* START *

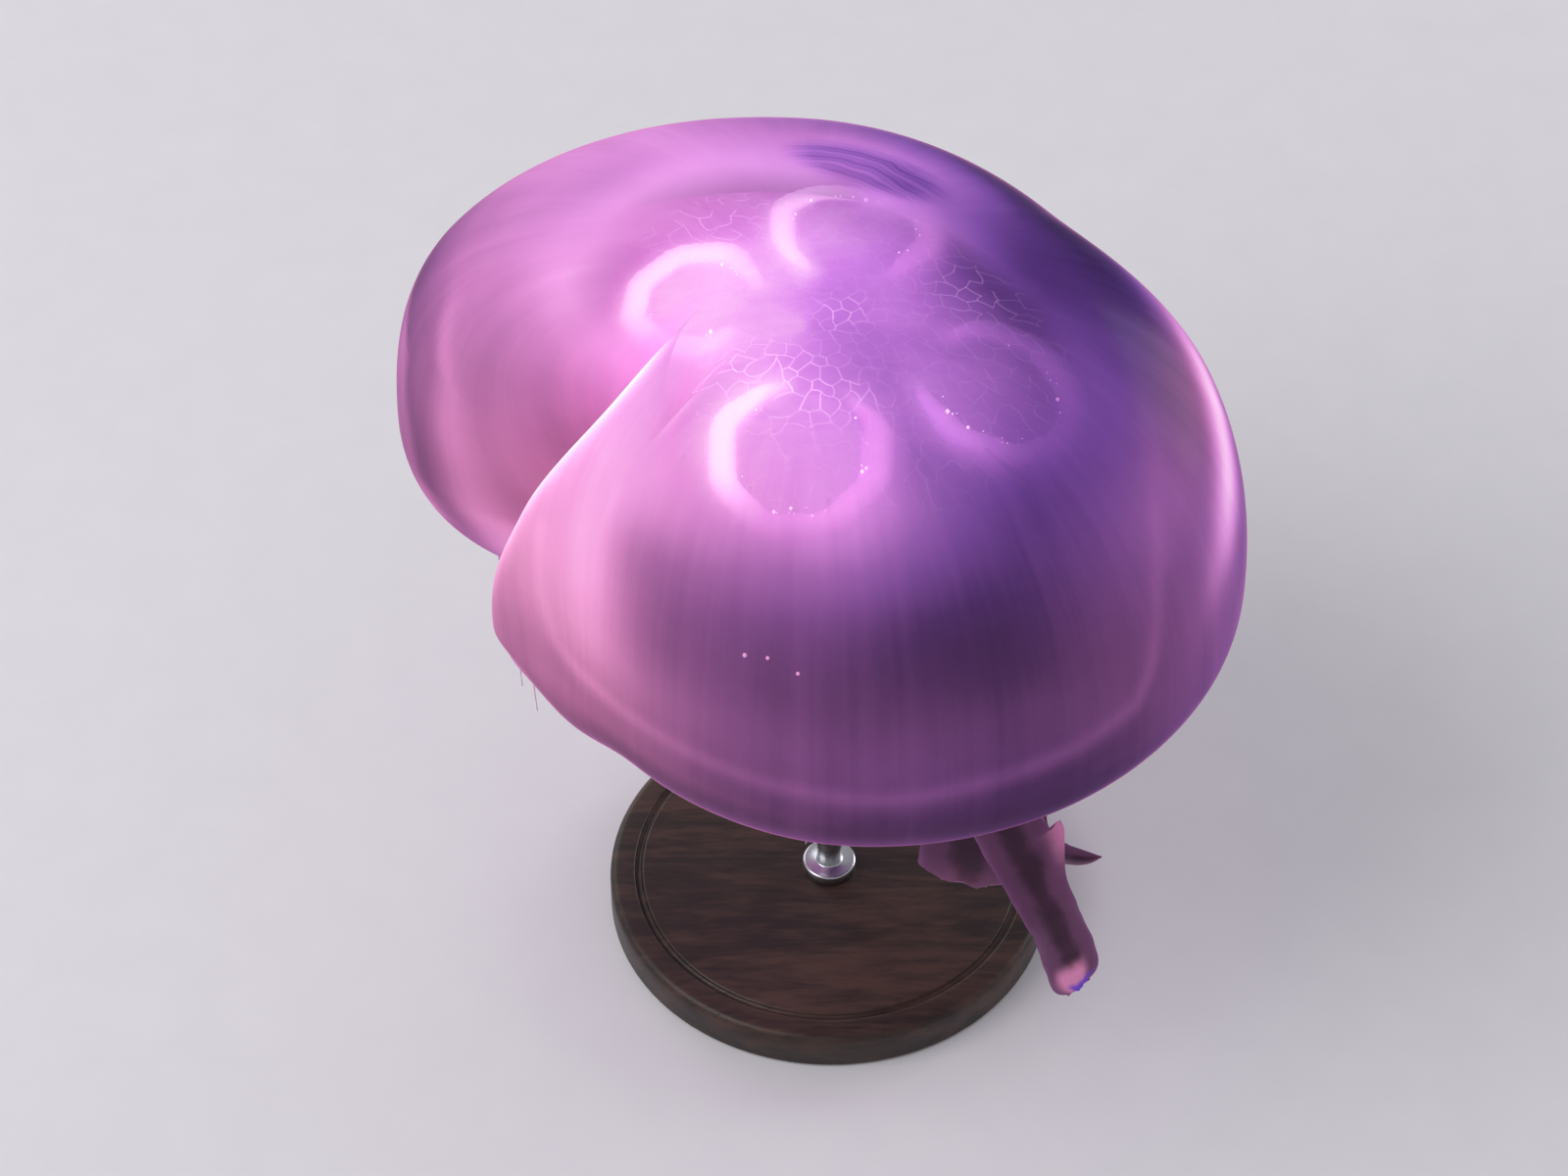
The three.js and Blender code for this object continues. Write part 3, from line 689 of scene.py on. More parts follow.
lining, paint = finish("bell_lining", Roughness=0.5, Sheen_Weight=0.35, Sheen_Roughness=0.3,
                       Sheen_Tint=tint(255, 190, 232), Emission_Strength=0.28)
mottle = paint.noise(paint.place(), 26.0, 3.0, 0.5, 0.6)
streak = radial_fibres(paint)
film = paint.noise(paint.place((0.55, 1.0, 1.0)), 170.0, 4.0, 0.6, 1.2)
film = (film - 0.5) * paint.attribute("crown")
jelly = jelly_colour(paint, paint.attribute("light") + 0.3 * streak + 0.16 * film + 0.06 * (mottle - 0.5))
# The lining's painted light and shade go into its colour and into its emission, a painted glow.
jelly.into("Base Color", "Emission Color")
(0.45 - 0.3 * streak).into("Roughness")
(streak + film + 0.5 * mottle).relief(0.12, 0.0012)

quad_row = np.repeat(np.arange(row_count - 1), SKIN_COLUMNS)
material_of_face = np.concatenate([
    quad_row >= len(outer) + MARGIN_ROWS, np.zeros(SKIN_COLUMNS), np.ones(SKIN_COLUMNS)
])
bell = make_piece(
    "bell_skin", skin_points, skin_faces, [gel, lining], material_of_face,
    light=with_poles(light), warmth=with_poles(np.clip(warmth, 0, 1)), cover=with_poles(cover),
    crown=with_poles(crown), wrinkled=with_poles(wrinkled),
)
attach(bell, "root")
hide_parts("bell_crown", *[f"bell_lobe_{number}" for number in range(1, LAPPETS + 1)])

# ---- Sense organs and tentacles at the margin -----------------------------------------------
# Eight sense organs sit in the notches between the lappets, each a small rusty club of flesh.
# Between them hang hundreds of hair-thin hollow tentacles, soft as the skin that they grow from;
# the water carries them inward in front and lets longer ones hang below the wide left lobe.


def repeated(faces, copies, points_each):
    """The faces of one shape, once for each of its copies, whose points follow one another."""
    start = np.arange(copies)[:, None, None] * points_each
    return [(group[None] + start).reshape(-1, group.shape[1]) for group in faces]


def tubes(paths, radii, sides, squash=1.0):
    """Thin closed tubes, one along each path: every point of a path gets a ring of points at the
    tube's radius, square to the path, and a point on each end ring's middle closes the tube. The
    ring's height is its width times squash."""
    paths = np.asarray(paths, dtype=float)
    radii = np.broadcast_to(np.asarray(radii, dtype=float), paths.shape[:2])
    along = np.gradient(paths, axis=1)
    along /= np.linalg.norm(along, axis=-1, keepdims=True)
    lean = np.where(np.abs(along[:, :1, 2:]) > 0.8, [[[1.0, 0, 0]]], [[[0, 0, 1.0]]])
    across = np.cross(along, np.broadcast_to(lean, along.shape))
    across /= np.linalg.norm(across, axis=-1, keepdims=True)
    upward = np.cross(across, along)
    turn = np.linspace(0, 2 * math.pi, sides, endpoint=False)[:, None]
    rings = (paths[:, :, None] + radii[..., None, None]
             * (across[:, :, None] * np.cos(turn) - squash * upward[:, :, None] * np.sin(turn)))
    count, length = paths.shape[:2]
    points = np.concatenate([rings.reshape(count, -1, 3), paths[:, :1], paths[:, -1:]], axis=1)
    return points.reshape(-1, 3), repeated(closed_faces(length, sides), count, length * sides + 2)


def per_tube(values, points_each):
    """One value of each tube, repeated for all its points."""
    return np.repeat(np.asarray(values, dtype=float).ravel(), points_each)


def blobs(middles, radii, stretch=(1.0, 1.0, 1.0), rings=5, sides=8):
    """Small closed beads: a ring of points at each height along a sphere, closed by two poles."""
    middles = np.asarray(middles, dtype=float)
    height = np.linspace(-0.9, 0.9, rings)
    turn = np.linspace(0, 2 * math.pi, sides, endpoint=False)
    wide = np.sqrt(1 - height**2)[:, None]
    shell = np.stack([wide * np.cos(turn), wide * np.sin(turn), height[:, None] + 0 * turn], axis=-1)
    shell = np.concatenate([shell.reshape(-1, 3), [[0, 0, -1.0], [0, 0, 1.0]]]) * stretch
    points = middles[:, None] + np.reshape(radii, (-1, 1, 1)) * shell
    return points.reshape(-1, 3), repeated(closed_faces(rings, sides), len(middles), rings * sides + 2)


TENTACLES = 640
TENTACLE_RINGS = 9
TENTACLE_SIDES = 4
TENTACLE_RADIUS = 0.00036
TENTACLE_LENGTH = 0.024
LONG_TENTACLES = (158, 190)     # azimuths of the left lobe, where longer ones hang
chance = np.random.default_rng(7)

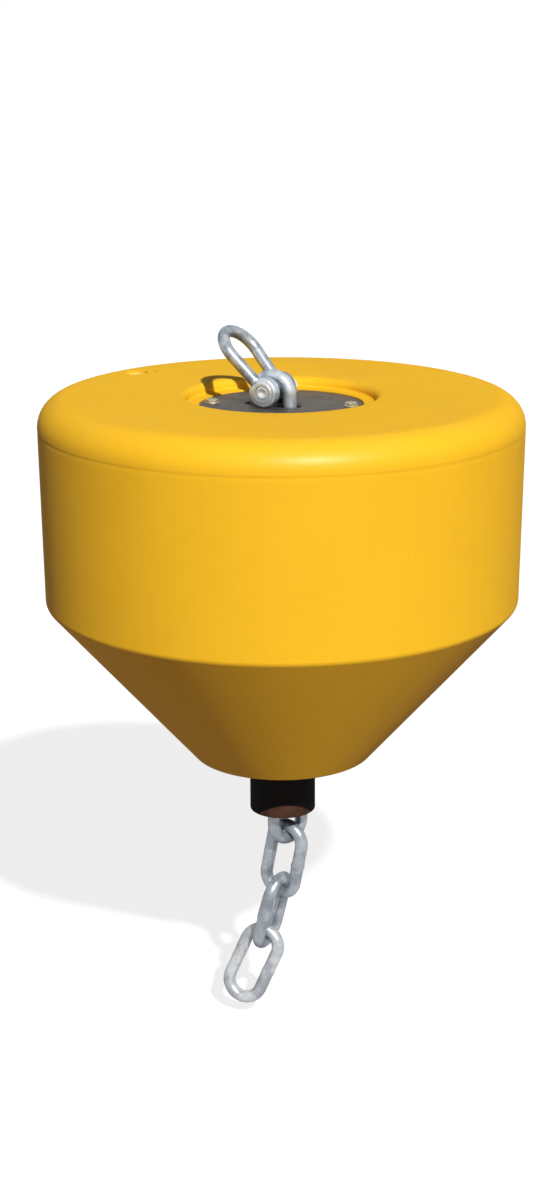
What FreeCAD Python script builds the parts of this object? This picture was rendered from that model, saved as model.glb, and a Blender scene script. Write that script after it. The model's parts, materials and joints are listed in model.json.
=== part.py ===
"""Mooring buoy: foam-filled float with a through-chain, a top shackle and a chafe hose.

Millimetres, +Z up.  The origin is on the float's axis at its working waterline.
"""
import FreeCAD
import Part
import math
import os

Vector = FreeCAD.Vector

# ---- float body ---------------------------------------------------------------------
DECK_Z = 250.0             # flat deck above the waterline
BODY_RADIUS = 400.0        # wall at the deck
WALL_DRAFT = 4.3           # the wall is this much narrower at its foot, so it leaves its mould
WALL_HEIGHT = 341.0        # deck to the corner above the cone
CONE_HEIGHT = 278.0
FOOT_RADIUS = 150.0        # flat foot of the cone
SHOULDER_FILLET = 50.0
KNUCKLE_FILLET = 14.0
FOOT_FILLET = 10.0

# ---- round recess in the deck -------------------------------------------------------
RECESS_RADIUS = 155.0
RECESS_DEPTH = 16.0
RECESS_LIP_FILLET = 11.5
RECESS_FLOOR_FILLET = 4.0

# ---- filler plug and vent on the deck -----------------------------------------------
PLUG_RADIUS = 20.0
PLUG_REACH = 323.0         # from the float's axis
PLUG_AZIMUTH = 141.0
PLUG_DISH = 3.0            # its seat lies this far under the deck
PLUG_THICKNESS = 10.0
VENT_RADIUS = 5.0
VENT_REACH = 313.0
VENT_AZIMUTH = 134.0
VENT_DISH = 1.0
VENT_THICKNESS = 6.0

# ---- steel top plate and its bolts --------------------------------------------------
PLATE_RADIUS = 135.0
PLATE_THICKNESS = 10.0
PLATE_DROP = 18.0          # top face below the deck
PLATE_EDGE_FILLET = 1.5
PLATE_SLOT_LENGTH = 100.0
PLATE_SLOT_WIDTH = 30.0
BOLT_COUNT = 4
BOLT_CIRCLE_RADIUS = 115.0
BOLT_FIRST_AZIMUTH = -8.0
BOLT_ACROSS_FLATS = 20.0
BOLT_HEAD_HEIGHT = 8.0
BOLT_WASHER_RADIUS = 13.0
BOLT_WASHER_THICKNESS = 2.0
BOLT_SHANK_RADIUS = 6.0
BOLT_SHANK_LENGTH = 55.0   # below the plate
BOLT_TIP_GAP = 1.0         # free depth under the shank in its hole
BOLT_HEAD_BEVEL = 1.0
BOLT_CLEARANCE = 0.3

# ---- bore and chafe hose ------------------------------------------------------------
HOSE_OUTER_RADIUS = 56.0
HOSE_WALL = 6.0
HOSE_OVERHANG = 105.0      # below the cone's foot
HOSE_TOP_DROP = 210.0      # the hose's collar seat below the deck
HOSE_COLLAR_WIDTH = 9.0    # how far the collar stands out of the hose
HOSE_COLLAR_HEIGHT = 12.0
HOSE_END_FILLET = 2.5
BORE_CLEARANCE = 0.3
WELL_CLEARANCE = 2.0       # round the hose's collar, where the bore is wide for the leaning chain

# ---- chain --------------------------------------------------------------------------
CHAIN_BAR = 22.0
CHAIN_INNER_LENGTH = 113.0
CHAIN_INNER_WIDTH = 39.0
LINK_GAP = 0.5             # between two bars that bear on each other
TOP_LINK_AZIMUTH = -28.0   # a link's azimuth is where its flat side runs, seen from above
HIDDEN_LINKS = 5           # links inside the float and its hose
CHAIN_LEAN = 1.66          # of the chain inside the float, degrees, towards +X
VISIBLE_SIDES = 16         # flats round the bar of a link that shows
VISIBLE_STEPS = 10         # straight stretches in each bend of such a link
HIDDEN_SIDES = 12
HIDDEN_STEPS = 8
# each hanging link: azimuth of its flat side, lean towards -X, lean towards +Y, degrees
HANGING_LINKS = (
    (40.0, -1.7, 0.0),
    (-37.0, 9.5, 11.0),
    (62.0, 12.0, 12.0),
    (-19.0, 23.5, 0.0),
)

# ---- bow shackle --------------------------------------------------------------------
PIN_X = -14.0
PIN_Y = 0.0
PIN_AZIMUTH = 62.0         # the pin's head points this way, seen from above
PIN_RADIUS = 11.0
PIN_CLEARANCE = 0.3
BOSS_RADIUS = 25.0
BOSS_REST_GAP = 0.3        # bosses above the plate
JAW = 36.0                 # between the two bosses
BOSS_WIDTH = 20.0
BOW_BAR = 20.0
LEG_OVERLAP = 5.0          # how far each leg of the bow runs into its boss
BOW_RADIUS = 40.0          # of the bow's centre line
BOW_REACH = 132.0          # pin centre to the outside of the bow
BOW_TILT = 43.0            # of the bow from upright, away from the pin's right-hand side
PIN_COLLAR_RADIUS = 17.0
PIN_COLLAR_WIDTH = 6.0
PIN_EYE_LENGTH = 30.0
PIN_EYE_WIDTH = 24.0
PIN_EYE_THICKNESS = 10.0
PIN_EYE_HOLE_RADIUS = 5.0
PIN_TIP = 1.0              # threaded end, proud of its boss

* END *

#### Directions:
Copy out exactly the lines running from the one with "What FreeCAD Python" to the one with "VENT_THICKNESS = 6.0", including both ends, and nothing more.

#### Exercise result:
What FreeCAD Python script builds the parts of this object? This picture was rendered from that model, saved as model.glb, and a Blender scene script. Write that script after it. The model's parts, materials and joints are listed in model.json.
=== part.py ===
"""Mooring buoy: foam-filled float with a through-chain, a top shackle and a chafe hose.

Millimetres, +Z up.  The origin is on the float's axis at its working waterline.
"""
import FreeCAD
import Part
import math
import os

Vector = FreeCAD.Vector

# ---- float body ---------------------------------------------------------------------
DECK_Z = 250.0             # flat deck above the waterline
BODY_RADIUS = 400.0        # wall at the deck
WALL_DRAFT = 4.3           # the wall is this much narrower at its foot, so it leaves its mould
WALL_HEIGHT = 341.0        # deck to the corner above the cone
CONE_HEIGHT = 278.0
FOOT_RADIUS = 150.0        # flat foot of the cone
SHOULDER_FILLET = 50.0
KNUCKLE_FILLET = 14.0
FOOT_FILLET = 10.0

# ---- round recess in the deck -------------------------------------------------------
RECESS_RADIUS = 155.0
RECESS_DEPTH = 16.0
RECESS_LIP_FILLET = 11.5
RECESS_FLOOR_FILLET = 4.0

# ---- filler plug and vent on the deck -----------------------------------------------
PLUG_RADIUS = 20.0
PLUG_REACH = 323.0         # from the float's axis
PLUG_AZIMUTH = 141.0
PLUG_DISH = 3.0            # its seat lies this far under the deck
PLUG_THICKNESS = 10.0
VENT_RADIUS = 5.0
VENT_REACH = 313.0
VENT_AZIMUTH = 134.0
VENT_DISH = 1.0
VENT_THICKNESS = 6.0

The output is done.